:: SOURCE DATA ::
[start]

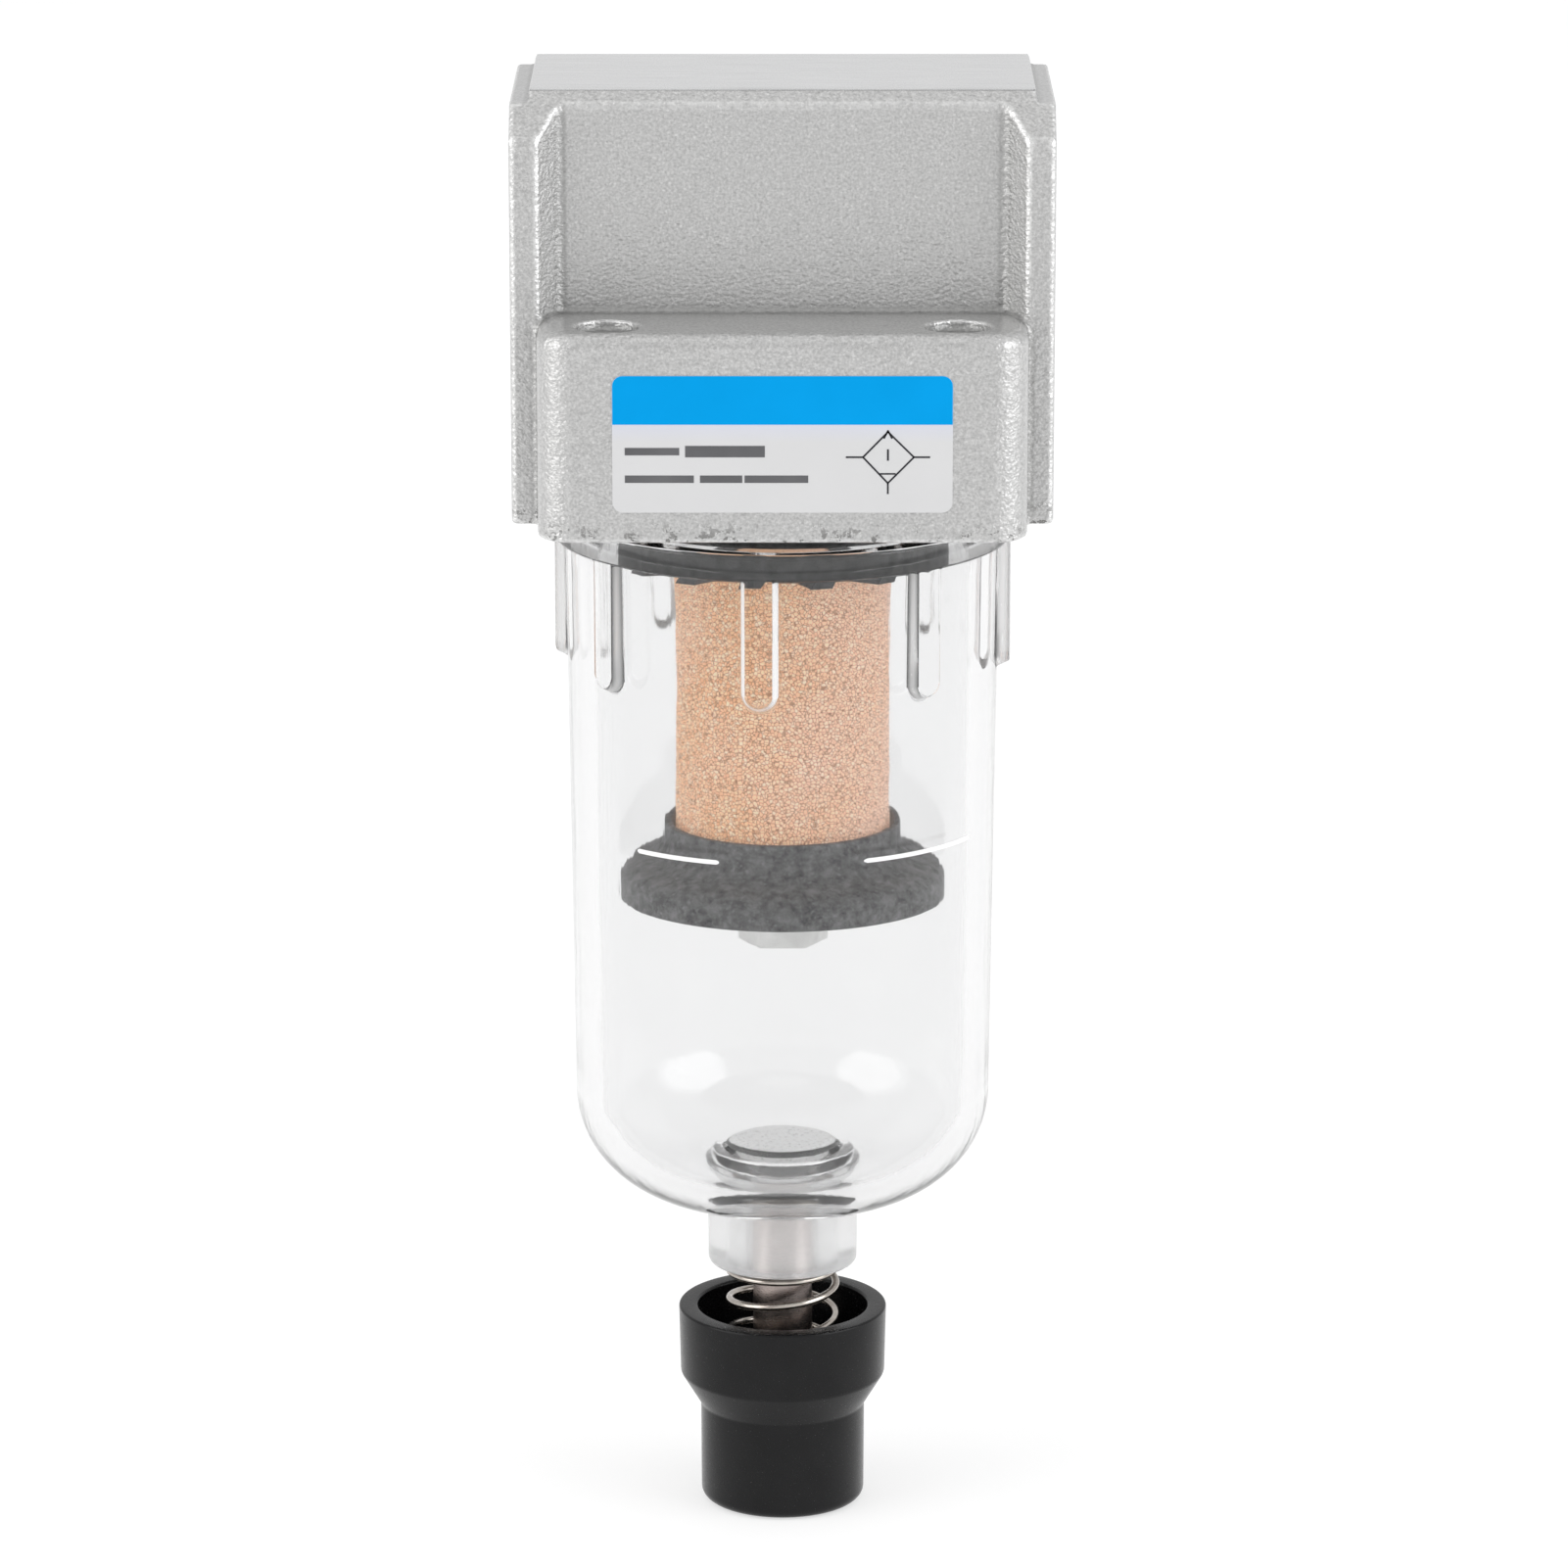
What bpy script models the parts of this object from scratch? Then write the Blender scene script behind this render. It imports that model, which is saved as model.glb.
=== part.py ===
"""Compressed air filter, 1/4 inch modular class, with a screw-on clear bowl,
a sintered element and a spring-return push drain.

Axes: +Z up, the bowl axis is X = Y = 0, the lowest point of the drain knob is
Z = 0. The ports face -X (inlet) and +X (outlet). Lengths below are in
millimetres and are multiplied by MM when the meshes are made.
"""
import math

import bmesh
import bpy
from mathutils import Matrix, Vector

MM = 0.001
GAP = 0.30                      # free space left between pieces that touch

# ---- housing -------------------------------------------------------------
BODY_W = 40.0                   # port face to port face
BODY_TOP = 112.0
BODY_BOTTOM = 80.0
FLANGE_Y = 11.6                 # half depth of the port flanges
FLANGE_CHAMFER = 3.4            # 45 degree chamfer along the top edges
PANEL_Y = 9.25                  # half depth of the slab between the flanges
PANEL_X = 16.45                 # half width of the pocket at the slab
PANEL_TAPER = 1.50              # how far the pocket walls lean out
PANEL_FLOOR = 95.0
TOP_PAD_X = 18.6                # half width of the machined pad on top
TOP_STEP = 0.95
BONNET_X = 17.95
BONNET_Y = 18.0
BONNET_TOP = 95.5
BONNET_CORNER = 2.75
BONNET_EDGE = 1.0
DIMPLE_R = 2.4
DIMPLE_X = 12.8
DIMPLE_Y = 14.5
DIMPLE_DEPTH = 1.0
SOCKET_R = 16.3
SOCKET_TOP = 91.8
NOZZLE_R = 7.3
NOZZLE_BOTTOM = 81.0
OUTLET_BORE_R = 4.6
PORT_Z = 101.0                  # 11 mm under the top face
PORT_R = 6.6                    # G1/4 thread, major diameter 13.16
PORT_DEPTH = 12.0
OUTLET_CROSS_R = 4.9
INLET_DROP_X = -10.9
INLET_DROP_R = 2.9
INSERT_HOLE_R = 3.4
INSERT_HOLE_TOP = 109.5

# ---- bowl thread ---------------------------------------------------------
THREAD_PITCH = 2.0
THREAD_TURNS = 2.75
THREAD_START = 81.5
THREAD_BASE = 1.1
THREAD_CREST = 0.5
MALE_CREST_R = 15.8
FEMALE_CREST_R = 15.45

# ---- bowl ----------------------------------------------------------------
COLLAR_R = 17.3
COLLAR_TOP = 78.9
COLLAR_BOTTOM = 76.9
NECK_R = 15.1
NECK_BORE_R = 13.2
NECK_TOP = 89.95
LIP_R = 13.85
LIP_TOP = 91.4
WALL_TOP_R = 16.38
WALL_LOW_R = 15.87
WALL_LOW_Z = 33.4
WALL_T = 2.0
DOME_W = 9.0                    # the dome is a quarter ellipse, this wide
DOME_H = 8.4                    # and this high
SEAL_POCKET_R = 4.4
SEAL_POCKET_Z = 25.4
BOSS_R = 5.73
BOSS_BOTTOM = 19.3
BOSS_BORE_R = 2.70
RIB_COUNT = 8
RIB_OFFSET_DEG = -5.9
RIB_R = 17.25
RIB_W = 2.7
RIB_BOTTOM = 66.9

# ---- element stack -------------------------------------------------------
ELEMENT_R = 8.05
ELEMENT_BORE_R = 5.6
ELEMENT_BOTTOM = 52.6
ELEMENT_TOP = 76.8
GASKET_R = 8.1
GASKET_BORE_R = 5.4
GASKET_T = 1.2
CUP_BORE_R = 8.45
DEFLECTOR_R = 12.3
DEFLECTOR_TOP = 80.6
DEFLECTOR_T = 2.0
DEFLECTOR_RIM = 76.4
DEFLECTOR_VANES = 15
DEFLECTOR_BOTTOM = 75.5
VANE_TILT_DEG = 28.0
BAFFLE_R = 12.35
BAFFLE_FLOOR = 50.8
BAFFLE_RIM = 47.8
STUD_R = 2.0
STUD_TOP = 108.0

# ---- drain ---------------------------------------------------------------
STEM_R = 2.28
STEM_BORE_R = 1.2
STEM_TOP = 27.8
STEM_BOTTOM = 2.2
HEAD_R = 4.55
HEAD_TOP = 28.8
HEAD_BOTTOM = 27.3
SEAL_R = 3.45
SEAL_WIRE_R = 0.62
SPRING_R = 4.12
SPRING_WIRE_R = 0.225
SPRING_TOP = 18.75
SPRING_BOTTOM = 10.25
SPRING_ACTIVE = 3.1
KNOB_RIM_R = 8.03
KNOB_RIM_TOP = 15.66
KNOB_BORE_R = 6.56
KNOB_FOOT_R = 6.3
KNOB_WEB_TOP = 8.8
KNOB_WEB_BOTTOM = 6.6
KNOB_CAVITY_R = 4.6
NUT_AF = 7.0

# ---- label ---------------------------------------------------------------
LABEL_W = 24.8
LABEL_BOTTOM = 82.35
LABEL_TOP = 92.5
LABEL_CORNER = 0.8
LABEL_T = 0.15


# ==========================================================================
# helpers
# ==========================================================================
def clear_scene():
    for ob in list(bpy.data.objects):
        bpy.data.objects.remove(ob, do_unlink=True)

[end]

:: PROBLEM TO WORK ON ::
Reproduce exactly, please, only the lines from the start of the data above to the line that contains "a sintered element", with both ends kept.

:: FULL SOLUTION ::
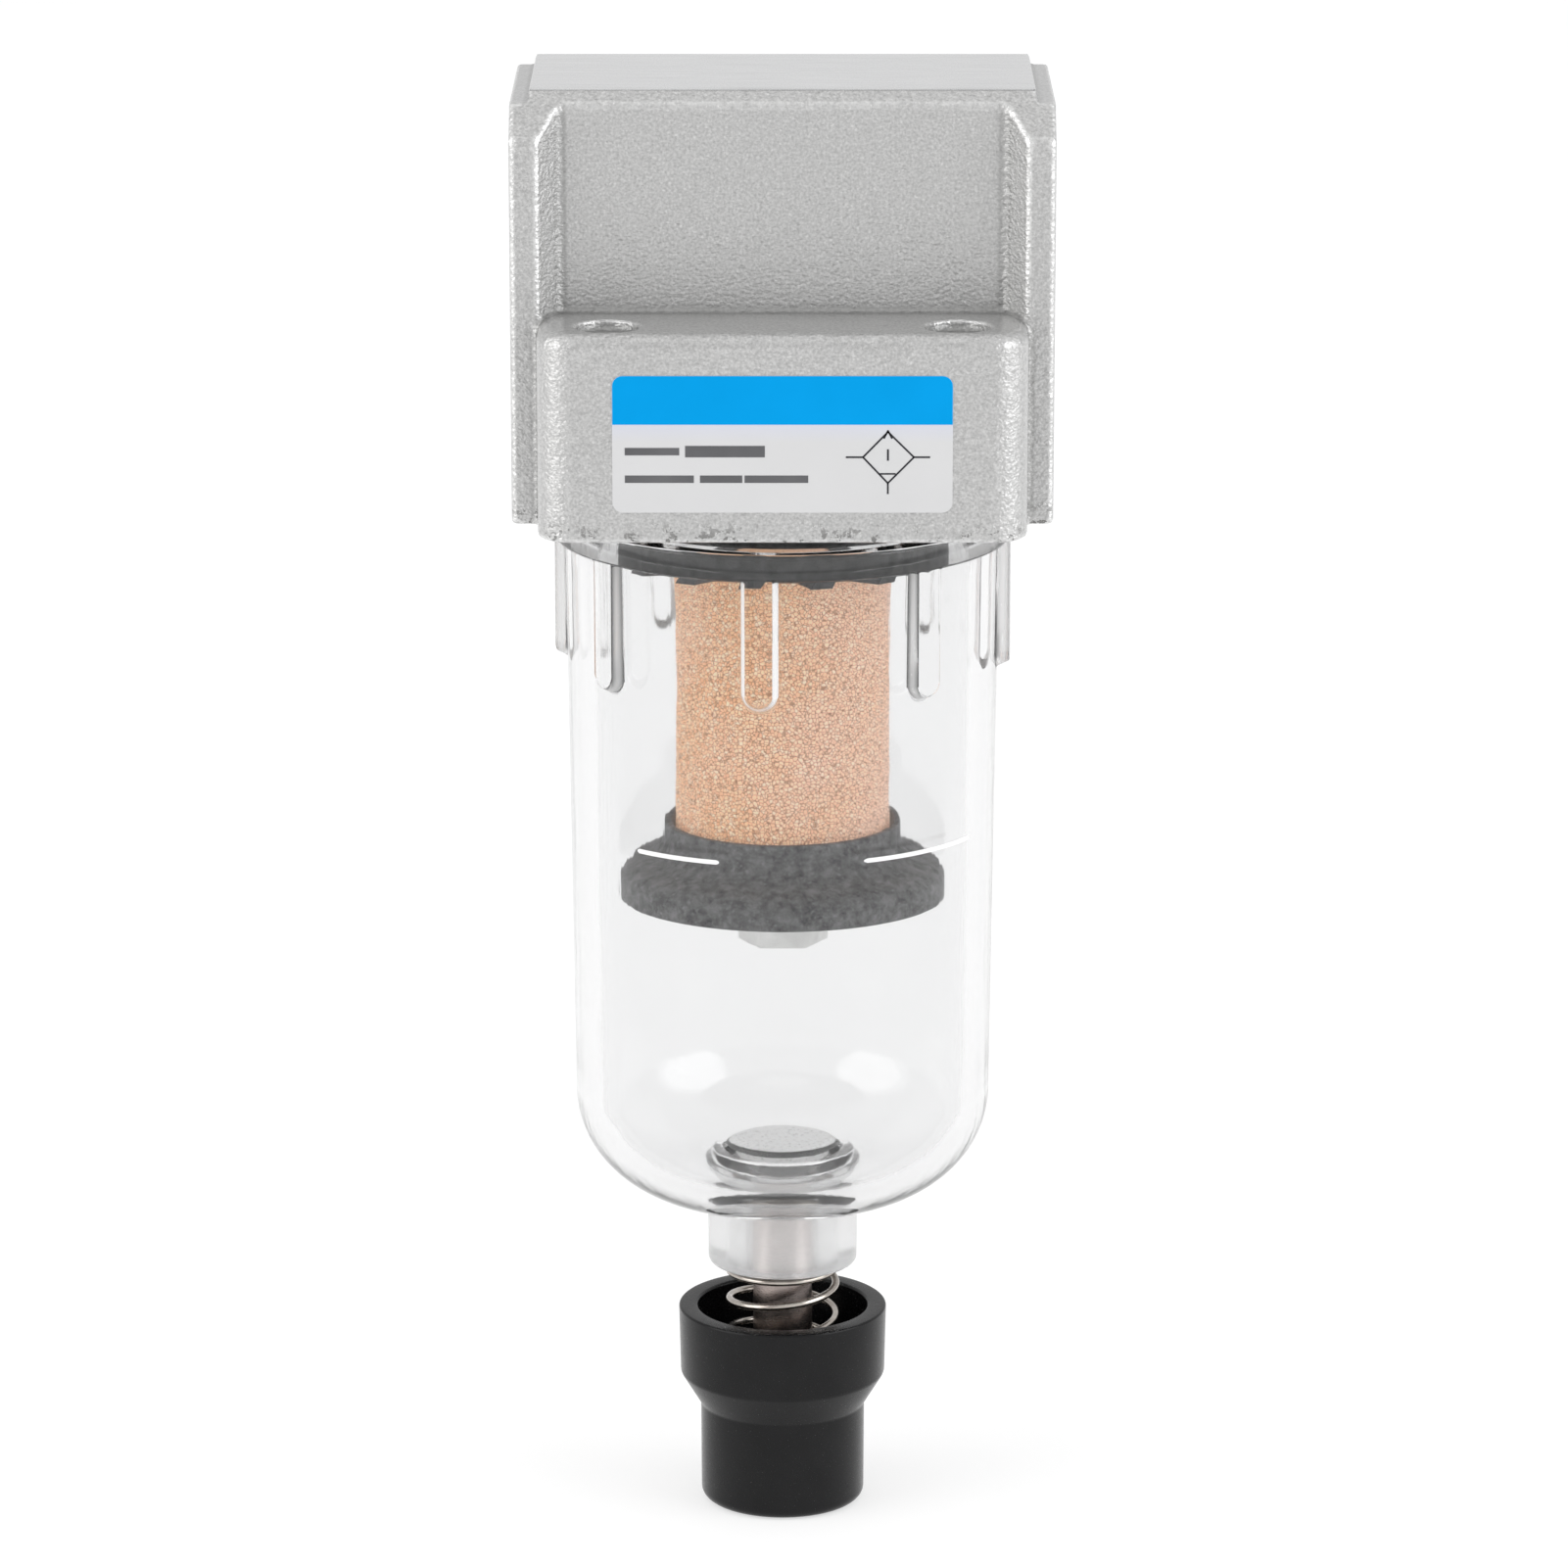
What bpy script models the parts of this object from scratch? Then write the Blender scene script behind this render. It imports that model, which is saved as model.glb.
=== part.py ===
"""Compressed air filter, 1/4 inch modular class, with a screw-on clear bowl,
a sintered element and a spring-return push drain.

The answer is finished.